• [What you will do]
The required output is a word-for-word copy of the lines from the line bearing "Recreate this object as parametric OpenSCAD" through the line bearing "then takes up.", inclusive, and no other lines.

3D code data
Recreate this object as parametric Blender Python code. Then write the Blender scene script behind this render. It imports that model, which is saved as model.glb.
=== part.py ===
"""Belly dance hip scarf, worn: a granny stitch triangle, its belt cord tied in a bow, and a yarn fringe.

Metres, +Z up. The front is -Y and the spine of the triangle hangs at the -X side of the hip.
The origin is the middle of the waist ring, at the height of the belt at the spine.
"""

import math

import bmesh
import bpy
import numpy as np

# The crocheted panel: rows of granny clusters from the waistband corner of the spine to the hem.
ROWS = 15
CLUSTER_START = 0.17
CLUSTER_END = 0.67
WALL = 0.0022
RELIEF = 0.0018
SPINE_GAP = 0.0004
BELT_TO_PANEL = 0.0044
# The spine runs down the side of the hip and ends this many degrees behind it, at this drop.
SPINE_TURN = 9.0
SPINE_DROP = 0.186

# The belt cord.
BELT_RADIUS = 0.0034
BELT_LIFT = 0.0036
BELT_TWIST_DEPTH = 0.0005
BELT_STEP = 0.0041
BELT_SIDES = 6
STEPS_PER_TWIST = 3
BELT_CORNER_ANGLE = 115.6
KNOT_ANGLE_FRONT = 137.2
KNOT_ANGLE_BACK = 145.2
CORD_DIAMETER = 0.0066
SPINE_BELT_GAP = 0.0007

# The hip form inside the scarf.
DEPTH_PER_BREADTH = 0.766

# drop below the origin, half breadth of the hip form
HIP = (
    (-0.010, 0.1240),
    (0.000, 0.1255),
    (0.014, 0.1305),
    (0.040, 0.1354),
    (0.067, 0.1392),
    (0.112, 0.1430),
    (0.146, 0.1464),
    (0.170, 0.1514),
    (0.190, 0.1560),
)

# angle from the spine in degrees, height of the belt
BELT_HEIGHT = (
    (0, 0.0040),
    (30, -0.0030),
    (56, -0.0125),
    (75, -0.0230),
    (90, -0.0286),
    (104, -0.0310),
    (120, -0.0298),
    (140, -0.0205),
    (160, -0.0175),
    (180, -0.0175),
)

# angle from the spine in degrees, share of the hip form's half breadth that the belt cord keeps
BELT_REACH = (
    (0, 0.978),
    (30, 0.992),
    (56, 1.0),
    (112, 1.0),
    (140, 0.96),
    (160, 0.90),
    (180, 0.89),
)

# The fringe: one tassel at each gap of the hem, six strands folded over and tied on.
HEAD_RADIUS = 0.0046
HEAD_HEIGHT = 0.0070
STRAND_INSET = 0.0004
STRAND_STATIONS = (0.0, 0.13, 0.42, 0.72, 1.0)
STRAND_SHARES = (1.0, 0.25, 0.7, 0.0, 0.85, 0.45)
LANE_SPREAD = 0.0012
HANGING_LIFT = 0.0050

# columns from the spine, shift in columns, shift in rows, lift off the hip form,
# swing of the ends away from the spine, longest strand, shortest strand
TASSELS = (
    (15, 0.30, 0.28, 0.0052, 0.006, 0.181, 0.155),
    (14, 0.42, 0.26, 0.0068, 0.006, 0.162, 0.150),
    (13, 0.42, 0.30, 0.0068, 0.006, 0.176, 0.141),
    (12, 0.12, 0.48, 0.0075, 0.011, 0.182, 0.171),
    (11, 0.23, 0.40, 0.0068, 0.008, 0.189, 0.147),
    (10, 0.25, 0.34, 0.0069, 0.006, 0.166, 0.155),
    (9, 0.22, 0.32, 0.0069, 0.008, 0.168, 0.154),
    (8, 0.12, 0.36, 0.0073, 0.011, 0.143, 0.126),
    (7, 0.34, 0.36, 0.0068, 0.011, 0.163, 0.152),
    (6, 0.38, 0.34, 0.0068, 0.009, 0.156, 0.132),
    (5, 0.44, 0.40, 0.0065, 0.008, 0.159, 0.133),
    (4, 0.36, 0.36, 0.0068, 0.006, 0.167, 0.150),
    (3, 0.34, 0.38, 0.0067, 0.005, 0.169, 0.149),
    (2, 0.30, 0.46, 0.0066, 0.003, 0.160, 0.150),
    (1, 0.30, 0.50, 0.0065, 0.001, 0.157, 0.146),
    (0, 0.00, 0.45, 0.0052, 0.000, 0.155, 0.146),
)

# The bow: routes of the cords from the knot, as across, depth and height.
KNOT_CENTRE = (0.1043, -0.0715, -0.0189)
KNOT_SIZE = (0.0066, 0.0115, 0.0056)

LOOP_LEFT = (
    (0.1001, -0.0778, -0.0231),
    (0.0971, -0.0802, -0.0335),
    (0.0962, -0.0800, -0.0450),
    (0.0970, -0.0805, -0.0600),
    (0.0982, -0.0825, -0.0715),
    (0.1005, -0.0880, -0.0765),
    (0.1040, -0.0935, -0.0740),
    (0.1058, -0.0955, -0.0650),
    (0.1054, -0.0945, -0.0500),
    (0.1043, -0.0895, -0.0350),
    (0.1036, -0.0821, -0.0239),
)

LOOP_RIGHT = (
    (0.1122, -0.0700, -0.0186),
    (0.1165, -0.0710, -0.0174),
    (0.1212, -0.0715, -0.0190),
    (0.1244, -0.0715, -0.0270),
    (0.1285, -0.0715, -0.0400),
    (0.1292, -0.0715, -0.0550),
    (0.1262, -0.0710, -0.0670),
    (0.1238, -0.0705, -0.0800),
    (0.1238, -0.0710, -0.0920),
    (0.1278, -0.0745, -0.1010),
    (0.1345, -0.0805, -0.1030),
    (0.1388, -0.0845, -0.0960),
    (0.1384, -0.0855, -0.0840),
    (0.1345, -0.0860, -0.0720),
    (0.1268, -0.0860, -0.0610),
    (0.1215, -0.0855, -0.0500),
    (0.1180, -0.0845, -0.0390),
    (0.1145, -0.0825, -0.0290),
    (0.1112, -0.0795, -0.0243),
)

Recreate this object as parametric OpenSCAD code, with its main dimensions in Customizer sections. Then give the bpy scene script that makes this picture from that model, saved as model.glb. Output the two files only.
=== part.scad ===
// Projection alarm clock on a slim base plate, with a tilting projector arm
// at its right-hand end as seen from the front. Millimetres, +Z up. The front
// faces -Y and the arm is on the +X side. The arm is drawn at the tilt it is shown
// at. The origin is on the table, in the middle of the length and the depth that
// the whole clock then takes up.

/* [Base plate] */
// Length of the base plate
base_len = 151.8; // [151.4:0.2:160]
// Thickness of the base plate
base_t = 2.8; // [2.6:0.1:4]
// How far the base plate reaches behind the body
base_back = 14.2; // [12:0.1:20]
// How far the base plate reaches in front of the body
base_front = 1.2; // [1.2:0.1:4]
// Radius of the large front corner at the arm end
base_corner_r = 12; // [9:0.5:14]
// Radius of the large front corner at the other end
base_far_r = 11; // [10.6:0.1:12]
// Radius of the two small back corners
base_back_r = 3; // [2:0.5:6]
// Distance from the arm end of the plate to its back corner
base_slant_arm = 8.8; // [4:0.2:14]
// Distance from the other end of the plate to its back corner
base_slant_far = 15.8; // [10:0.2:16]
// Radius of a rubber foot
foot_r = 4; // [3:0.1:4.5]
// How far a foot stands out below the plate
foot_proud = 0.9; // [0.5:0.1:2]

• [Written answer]
Recreate this object as parametric OpenSCAD code, with its main dimensions in Customizer sections. Then give the bpy scene script that makes this picture from that model, saved as model.glb. Output the two files only.
=== part.scad ===
// Projection alarm clock on a slim base plate, with a tilting projector arm
// at its right-hand end as seen from the front. Millimetres, +Z up. The front
// faces -Y and the arm is on the +X side. The arm is drawn at the tilt it is shown
// at. The origin is on the table, in the middle of the length and the depth that
// the whole clock then takes up.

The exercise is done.